*Stored data*
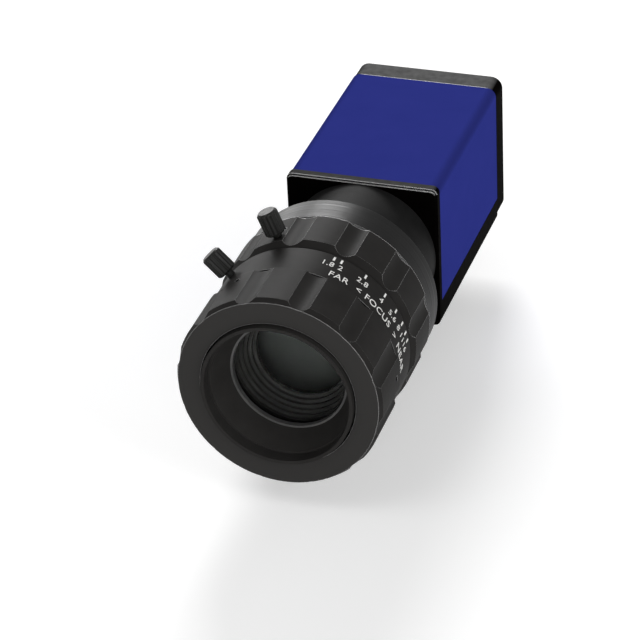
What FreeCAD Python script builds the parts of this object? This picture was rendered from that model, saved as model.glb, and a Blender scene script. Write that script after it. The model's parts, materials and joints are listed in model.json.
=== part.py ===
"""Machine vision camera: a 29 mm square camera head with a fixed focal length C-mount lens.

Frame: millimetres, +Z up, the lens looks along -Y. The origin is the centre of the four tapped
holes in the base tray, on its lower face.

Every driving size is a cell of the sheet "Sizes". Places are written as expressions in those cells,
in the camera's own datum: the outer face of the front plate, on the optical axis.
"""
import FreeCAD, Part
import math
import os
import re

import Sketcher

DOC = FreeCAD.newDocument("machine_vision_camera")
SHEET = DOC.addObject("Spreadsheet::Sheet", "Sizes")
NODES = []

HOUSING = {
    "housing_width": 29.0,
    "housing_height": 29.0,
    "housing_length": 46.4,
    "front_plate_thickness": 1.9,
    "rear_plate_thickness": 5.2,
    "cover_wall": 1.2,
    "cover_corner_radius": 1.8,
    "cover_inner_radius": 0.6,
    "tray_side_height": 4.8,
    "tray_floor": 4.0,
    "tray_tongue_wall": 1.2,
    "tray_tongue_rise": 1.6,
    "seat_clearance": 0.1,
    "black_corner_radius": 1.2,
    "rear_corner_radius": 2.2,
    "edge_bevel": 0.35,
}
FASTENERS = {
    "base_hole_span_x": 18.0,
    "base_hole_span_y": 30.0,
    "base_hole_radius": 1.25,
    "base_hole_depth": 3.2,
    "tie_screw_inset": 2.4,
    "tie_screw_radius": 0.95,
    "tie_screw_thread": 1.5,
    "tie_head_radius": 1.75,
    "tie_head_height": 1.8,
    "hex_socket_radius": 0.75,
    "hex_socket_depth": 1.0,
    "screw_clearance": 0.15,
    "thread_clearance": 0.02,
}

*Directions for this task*
Look through the data above. Copy every line with the string "FreeCAD" in it.

*In response*
What FreeCAD Python script builds the parts of this object? This picture was rendered from that model, saved as model.glb, and a Blender scene script. Write that script after it. The model's parts, materials and joints are listed in model.json.
import FreeCAD, Part
DOC = FreeCAD.newDocument("machine_vision_camera")